Um dado que costuma antecipar o que vai acontecer na economia é o de venda de papel ondulado. Com esse papel, se faz embalagem. Ele só cresce, então, quando há crescimento de produtos a serem embalados. Até outubro, o acumulado no ano foi de apenas 2% de alta. Em setembro, cresceu pouco: 0,11% contra o mês anterior; em outubro caiu bastante: 1,83%. Esse dado mostra que a recuperação do quarto trimestre não será forte. Portanto, o PIB deve ficar mesmo um pouco acima de 2%.
O Brasil está ficando para trás em relação a todo mundo este ano. Para se ter uma idéia. A Zona do euro, que vivia estagnada, cresceu 0,6% no terceiro trimestre comparado ao segundo, o Japão, outro paradão, cresceu 0,4%, os Estados Unidos tiveram um número muito acima do esperado, 1,05%. Enquanto o Brasil despencou 1,2%.

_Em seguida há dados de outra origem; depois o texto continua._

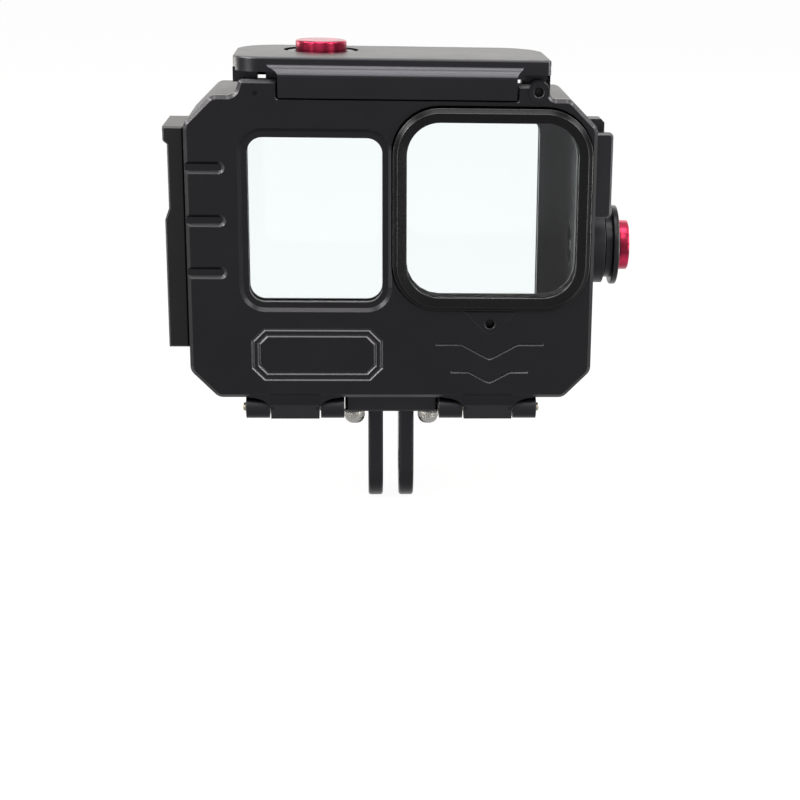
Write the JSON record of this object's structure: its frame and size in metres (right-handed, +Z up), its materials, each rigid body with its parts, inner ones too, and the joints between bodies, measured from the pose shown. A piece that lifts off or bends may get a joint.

Pior fica a comparação do terceiro trimestre contra o terceiro trimestre de 2004. No Brasil, o resultado foi um magérrimo 1%. No México, 3,3%; Chile, 5,3%; Coréia, 4,4%; Zona do euro, 1,6%; Alemanha, 1,4% e Estados Unidos, 3,7%.
Os números ajudam quem defende a tese de que as políticas monetária e fiscal estão erradas. O clima ficou azedo mesmo em torno da equipe econômica.